TASK TO COMPLETE = Your task is to copy every line of the entries that contains "their".
======
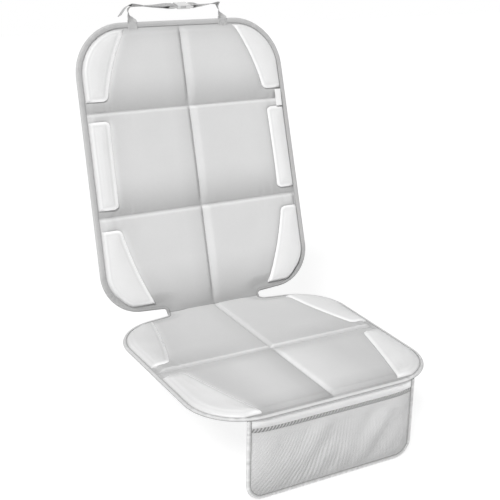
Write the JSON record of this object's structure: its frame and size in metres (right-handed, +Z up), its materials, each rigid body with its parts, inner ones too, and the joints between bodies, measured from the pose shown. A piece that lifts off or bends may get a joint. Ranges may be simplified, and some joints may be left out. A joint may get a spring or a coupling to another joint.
{
  "type": "car seat protector mat",
  "caption": "Quilted car seat protector mat: padded back and seat panels with leather-cloth side patches, bound edge, buckled headrest strap and hanging net pocket.",
  "frame": {"origin": "centre of the seat panel's flat underside, half way between the fold and the front edge", "axes": "+X to the right seen from the front, -Y towards the seat's front edge and the pocket, +Z up; the back panel rises at +Y and leans back by 16.4 degrees"},
  "size_m": [0.4982, 0.6771, 0.7737],
  "materials": {
    "quilted_cloth": "matte",
    "foam": "matte",
    "non_slip_backing": "matte",
    "patch_leather_cloth": "satin",
    "binding_tape": "matte",
    "woven_tag": "matte",
    "pocket_cloth": "matte",
    "pocket_mesh": "matte",
    "elastic_hem": "matte",
    "strap_webbing": "matte",
    "buckle_plastic": "gloss",
    "plug_plastic": "gloss"
  },
  "bodies": {
    "root": {"back_backing": "non_slip_backing", "back_cover": "quilted_cloth", "back_foam": "foam", "buckle_plug": "plug_plastic", "buckle_socket": "buckle_plastic", "edge_binding": "binding_tape", "patch_front_left": "patch_leather_cloth", "patch_front_right": "patch_leather_cloth", "patch_lower_left": "patch_leather_cloth", "patch_lower_right": "patch_leather_cloth", "patch_middle_left": "patch_leather_cloth", "patch_middle_right": "patch_leather_cloth", "patch_rear_left": "patch_leather_cloth", "patch_rear_right": "patch_leather_cloth", "patch_upper_left": "patch_leather_cloth", "patch_upper_right": "patch_leather_cloth", "pocket_back": "pocket_cloth", "pocket_binding": "binding_tape", "pocket_hem": "elastic_hem", "pocket_net": "pocket_mesh", "seat_backing": "non_slip_backing", "seat_cover": "quilted_cloth", "seat_foam": "foam", "side_tag": "woven_tag", "strap_left": "strap_webbing", "strap_right": "strap_webbing"}
  },
  "joints": []
}
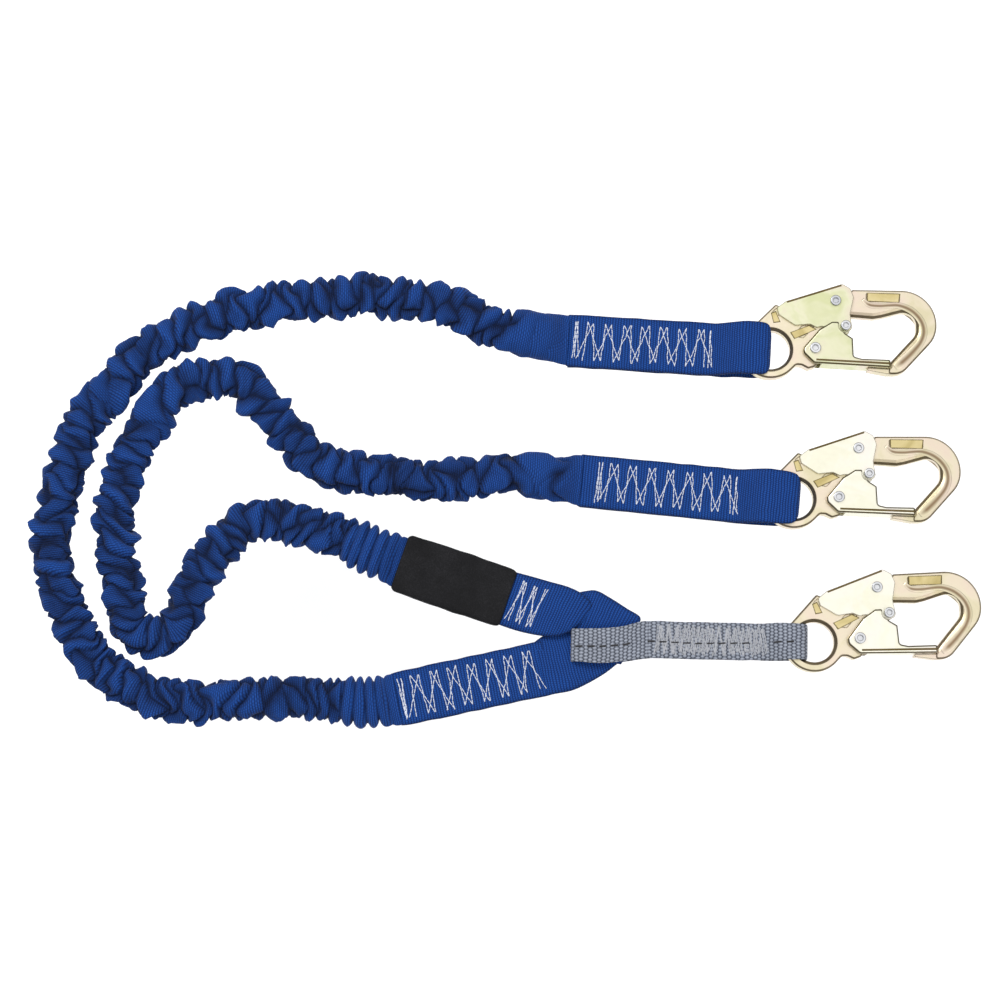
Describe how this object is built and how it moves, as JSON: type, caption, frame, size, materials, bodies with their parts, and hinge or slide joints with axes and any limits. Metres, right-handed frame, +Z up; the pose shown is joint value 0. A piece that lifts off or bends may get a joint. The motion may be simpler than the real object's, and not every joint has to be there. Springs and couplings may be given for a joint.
{
  "type": "shock absorbing lanyard",
  "caption": "Twin-leg shock absorbing lanyard with elastic blue webbing legs, sewn ends and locking snap hooks, joined by a grey harness strap.",
  "frame": {"origin": "on the plane the lanyard rests on, under the centre of the bounding box of everything but the two elastic legs", "axes": "+X from the looped legs towards the snap hooks, +Y from the harness strap towards the upper leg hook, +Z up out of the plane it lies on"},
  "size_m": [0.6429, 0.3112, 0.0216],
  "materials": {
    "blue_webbing": "ribbed weave",
    "core_yarn": "soft",
    "white_thread": "soft",
    "black_sleeve": "fine texture",
    "grey_webbing": "ribbed weave",
    "grey_thread": "soft",
    "tracer_yarn": "soft",
    "plated_steel": "yellow zinc plate",
    "rivet_steel": "plain zinc plate",
    "spring_steel": "plain"
  },
  "bodies": {
    "webbing": {"leg_a_jacket": "blue_webbing", "leg_a_core": "core_yarn", "leg_a_end_strap": "blue_webbing", "leg_a_end_stitching": "white_thread", "leg_b_jacket": "blue_webbing", "leg_b_core": "core_yarn", "leg_b_end_strap": "blue_webbing", "leg_b_end_stitching": "white_thread", "lower_branch_strap": "blue_webbing", "lower_branch_stitching": "white_thread", "upper_branch_strap": "blue_webbing", "upper_branch_stitching": "white_thread", "branch_sleeve": "black_sleeve", "webbing_bight": "blue_webbing", "grey_loop": "grey_webbing"},
    "harness_strap": {"harness_strap": "grey_webbing", "harness_tracer": "tracer_yarn", "harness_stitching": "grey_thread"},
    "hook_a": {"hook_a_body": "plated_steel", "hook_a_gate_rivet": "rivet_steel", "hook_a_gate_spring": "spring_steel", "hook_a_lever_rivet": "rivet_steel", "hook_a_lever_spring": "spring_steel", "leg_a_eye_loop": "blue_webbing"},
    "gate_a": {"hook_a_gate": "plated_steel"},
    "lever_a": {"hook_a_lock_lever": "plated_steel", "hook_a_lock_pin": "rivet_steel"},
    "hook_b": {"hook_b_body": "plated_steel", "hook_b_gate_rivet": "rivet_steel", "hook_b_gate_spring": "spring_steel", "hook_b_lever_rivet": "rivet_steel", "hook_b_lever_spring": "spring_steel", "leg_b_eye_loop": "blue_webbing"},
    "gate_b": {"hook_b_gate": "plated_steel"},
    "lever_b": {"hook_b_lock_lever": "plated_steel", "hook_b_lock_pin": "rivet_steel"},
    "hook_c": {"hook_c_body": "plated_steel", "hook_c_gate_rivet": "rivet_steel", "hook_c_gate_spring": "spring_steel", "hook_c_lever_rivet": "rivet_steel", "hook_c_lever_spring": "spring_steel", "harness_eye_loop": "grey_webbing"},
    "gate_c": {"hook_c_gate": "plated_steel"},
    "lever_c": {"hook_c_lock_lever": "plated_steel", "hook_c_lock_pin": "rivet_steel"}
  },
  "joints": [
    {"name": "harness_bend", "type": "hinge", "parent": "webbing", "child": "harness_strap", "pos_m": [-0.027, -0.0936, 0.00375], "axis": [0.025, 0.9997, 0], "range_deg": [-60, 60]},
    {"name": "hook_a_bend", "type": "hinge", "parent": "webbing", "child": "hook_a", "pos_m": [0.02457, 0.10763, 0.003], "axis": [0.0637, 0.998, 0], "range_deg": [-60, 60]},
    {"name": "gate_a_turn", "type": "hinge", "parent": "hook_a", "child": "gate_a", "pos_m": [0.08981, 0.10547, 0.0108], "axis": [0, 0, 1], "range_deg": [0, 29], "stiffness_Nm_per_rad": 0.25, "springref_deg": -22.92},
    {"name": "lever_a_turn", "type": "hinge", "parent": "hook_a", "child": "lever_a", "pos_m": [0.1048, 0.13931, 0.0108], "axis": [0, 0, 1], "range_deg": [0, 15.66], "stiffness_Nm_per_rad": 0.15, "springref_deg": -22.92},
    {"name": "hook_b_bend", "type": "hinge", "parent": "webbing", "child": "hook_b", "pos_m": [0.03857, 0.0049, 0.003], "axis": [0.1, 0.995, 0], "range_deg": [-60, 60]},
    {"name": "gate_b_turn", "type": "hinge", "parent": "hook_b", "child": "gate_b", "pos_m": [0.1037, 0.002, 0.0108], "axis": [0, 0, 1], "range_deg": [0, 29], "stiffness_Nm_per_rad": 0.25, "springref_deg": -22.92},
    {"name": "lever_b_turn", "type": "hinge", "parent": "hook_b", "child": "lever_b", "pos_m": [0.1181, 0.0361, 0.0108], "axis": [0, 0, 1], "range_deg": [0, 15.66], "stiffness_Nm_per_rad": 0.15, "springref_deg": -22.92},
    {"name": "hook_c_bend", "type": "hinge", "parent": "harness_strap", "child": "hook_c", "pos_m": [0.05051, -0.09553, 0.00375], "axis": [0.025, 0.9997, 0], "range_deg": [-60, 60]},
    {"name": "gate_c_turn", "type": "hinge", "parent": "hook_c", "child": "gate_c", "pos_m": [0.11573, -0.09421, 0.0108], "axis": [0, 0, 1], "range_deg": [0, 29], "stiffness_Nm_per_rad": 0.25, "springref_deg": -22.92},
    {"name": "lever_c_turn", "type": "hinge", "parent": "hook_c", "child": "lever_c", "pos_m": [0.12832, -0.05941, 0.0108], "axis": [0, 0, 1], "range_deg": [0, 15.66], "stiffness_Nm_per_rad": 0.15, "springref_deg": -22.92}
  ],
  "couplings": [
    {"joint": "lever_a_turn", "follows": "gate_a_turn", "ratio": 0.54},
    {"joint": "lever_b_turn", "follows": "gate_b_turn", "ratio": 0.54},
    {"joint": "lever_c_turn", "follows": "gate_c_turn", "ratio": 0.54}
  ]
}
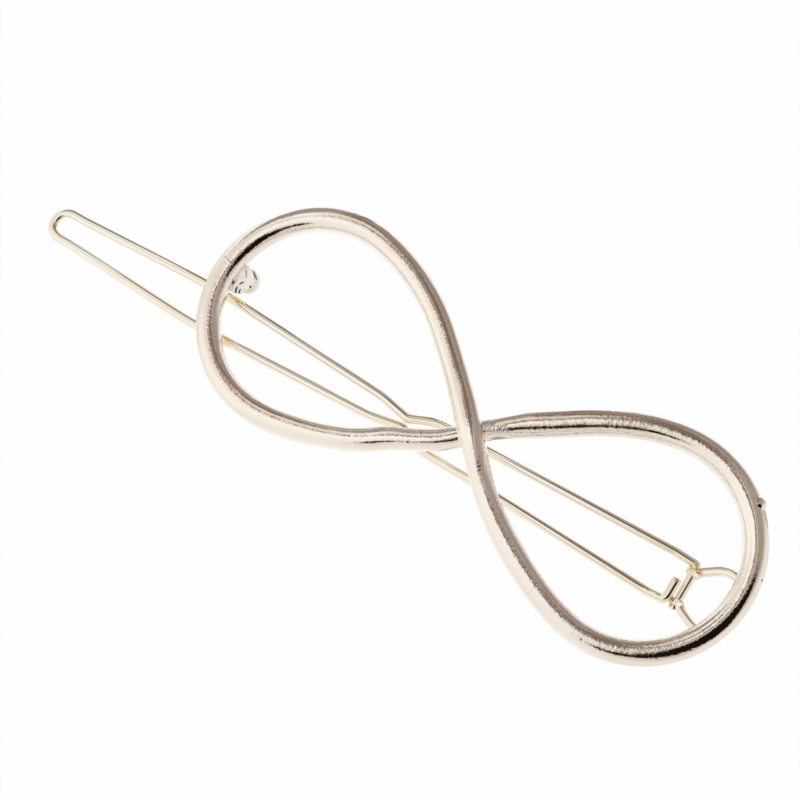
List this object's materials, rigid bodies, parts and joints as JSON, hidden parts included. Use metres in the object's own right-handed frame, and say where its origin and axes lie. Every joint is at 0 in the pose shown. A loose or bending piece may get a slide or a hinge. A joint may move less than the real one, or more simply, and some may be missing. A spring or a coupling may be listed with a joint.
{
  "type": "hair clip",
  "caption": "Hair clip: a pale gold figure-eight band with a crossing strand, and behind it a hinged U-shaped wire arm with a pinched waist and a grooved catch stud.",
  "frame": {"origin": "centre of the box round the clip at rest, in the plane on which it lies, under the catch stud's head and the bail's eyes", "axes": "+X along the band's long axis towards the hinge, +Z from the wire arm towards the decorated side of the band, +Y completes the right-handed frame"},
  "size_m": [0.0856, 0.025, 0.0067],
  "materials": {
    "plated_casting": "mirror-polished pale champagne-gold plating",
    "rough_casting": "pale champagne-gold plating over a rough, pitted surface",
    "gold_wire": "bright yellow-gold plating on spring wire"
  },
  "bodies": {
    "frame": {"frame_band": "plated_casting", "catch_stud": "rough_casting", "catch_solder": "rough_casting", "hinge_pad": "rough_casting", "bail": "gold_wire"},
    "arm": {"arm": "gold_wire"}
  },
  "joints": [
    {"name": "arm_hinge", "type": "hinge", "parent": "frame", "child": "arm", "pos_m": [0.03617, -0.00095, 0.0008], "axis": [0.0645, -0.9979, 0], "range_deg": [-1.4, 100]}
  ]
}
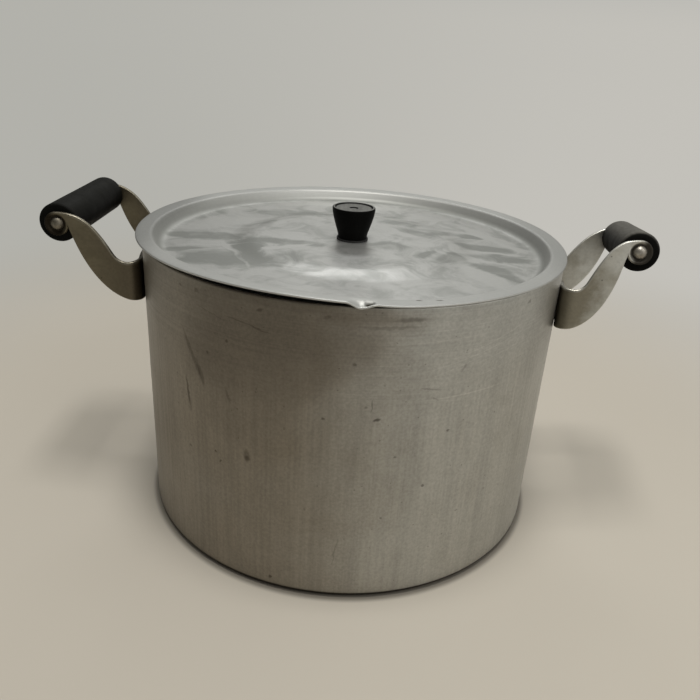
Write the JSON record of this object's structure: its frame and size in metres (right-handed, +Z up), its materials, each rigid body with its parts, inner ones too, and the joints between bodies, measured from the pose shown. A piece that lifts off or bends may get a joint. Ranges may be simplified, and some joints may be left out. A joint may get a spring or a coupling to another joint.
{
  "type": "stock pot",
  "caption": "Straight-sided aluminium stock pot with a dished lift-off lid, a black knob and riveted side handles with turning black grips.",
  "frame": {"origin": "centre of the pot's base, on the floor", "axes": "+Z up along the pot's axis; -X to the left handle, +X to the right handle; -Y faces the viewer"},
  "size_m": [0.372, 0.266, 0.2013],
  "materials": {
    "pot_aluminium": "worn, dull brushed aluminium with fine scratches and stains",
    "lid_aluminium": "lighter satin aluminium with cloudy wiped streaks",
    "bracket_aluminium": "brown-stained aluminium sheet with bright worn edges",
    "rivet_aluminium": "dull aluminium",
    "rod_steel": "dull steel with peened heads",
    "black_bakelite": "near-black satin bakelite, rubbed on the grips",
    "black_rubber": "matt black",
    "plated_steel": "zinc-plated",
    "brass": "plain"
  },
  "bodies": {
    "pot": {"pot_body": "pot_aluminium", "left_bracket": "bracket_aluminium", "left_rod": "rod_steel", "left_rivet_upper_front": "rivet_aluminium", "left_rivet_upper_rear": "rivet_aluminium", "left_rivet_lower_front": "rivet_aluminium", "left_rivet_lower_rear": "rivet_aluminium", "right_bracket": "bracket_aluminium", "right_rod": "rod_steel", "right_rivet_upper_front": "rivet_aluminium", "right_rivet_upper_rear": "rivet_aluminium", "right_rivet_lower_front": "rivet_aluminium", "right_rivet_lower_rear": "rivet_aluminium"},
    "left_grip": {"left_grip": "black_bakelite"},
    "right_grip": {"right_grip": "black_bakelite"},
    "lid": {"lid_panel": "lid_aluminium", "lid_knob": "black_bakelite", "knob_collar": "black_rubber", "knob_insert": "brass", "knob_screw": "plated_steel", "screw_washer": "plated_steel"}
  },
  "joints": [
    {"name": "lid_lift", "type": "slide", "parent": "pot", "child": "lid", "axis": [0, 0, 1], "range_m": [0, 0.12]},
    {"name": "left_grip_turn", "type": "hinge", "parent": "pot", "child": "left_grip", "pos_m": [-0.1712, 0, 0.1845], "axis": [0, 1, 0], "continuous": true},
    {"name": "right_grip_turn", "type": "hinge", "parent": "pot", "child": "right_grip", "pos_m": [0.17023, -0.00956, 0.18457], "axis": [0.2163, 0.9653, -0.1465], "continuous": true}
  ]
}
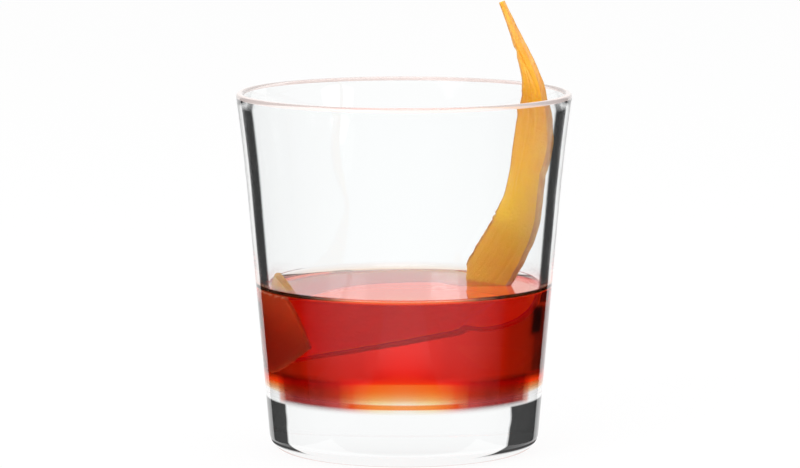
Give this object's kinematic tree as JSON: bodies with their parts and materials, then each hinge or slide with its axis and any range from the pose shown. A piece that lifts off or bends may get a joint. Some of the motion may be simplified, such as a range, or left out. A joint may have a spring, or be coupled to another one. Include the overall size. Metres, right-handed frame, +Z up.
{
  "type": "sazerac in a rocks glass",
  "caption": "Amber-red cocktail in a thick-based, tapered rocks glass, with a long twist of lemon peel that stands above the rim and winds through the drink.",
  "frame": {"origin": "on the glass's axis, on the plane that its foot stands on, below the middle of the whole", "axes": "+Z up along the glass's axis and the part's longest extent, -Y the front, +X the side where the twist stands above the rim"},
  "size_m": [0.084, 0.084, 0.1129],
  "materials": {
    "glass": "clear soda-lime glass, fire-polished",
    "drink": "clear reddish-amber spirit with bitters",
    "lemon_peel": "waxy, finely pitted lemon rind with pale pith behind"
  },
  "bodies": {
    "root": {"glass": "glass", "drink": "drink", "lemon_twist": "lemon_peel"}
  },
  "joints": []
}
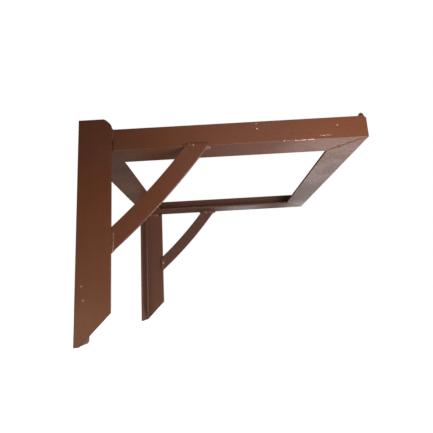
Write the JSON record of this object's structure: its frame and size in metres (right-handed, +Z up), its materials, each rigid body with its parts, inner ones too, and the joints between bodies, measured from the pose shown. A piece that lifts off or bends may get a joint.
======
OUTPUT FOR THIS EXERCISE =
Describe how this object is built and how it moves, as JSON: type, caption, frame, size, materials, bodies with their parts, and hinge or slide joints with axes and any limits. Metres, right-handed frame, +Z up; the pose shown is joint value 0. A piece that lifts off or bends may get a joint. The motion may be simpler than the real object's, and not every joint has to be there. Springs and couplings may be given for a joint.
Give this object's kinematic tree as JSON: bodies with their parts and materials, then each hinge or slide with its axis and any range from the pose shown. A piece that lifts off or bends may get a joint. Some of the motion may be simplified, such as a range, or left out. A joint may have a spring, or be coupled to another one. Include the overall size. Metres, right-handed frame, +Z up.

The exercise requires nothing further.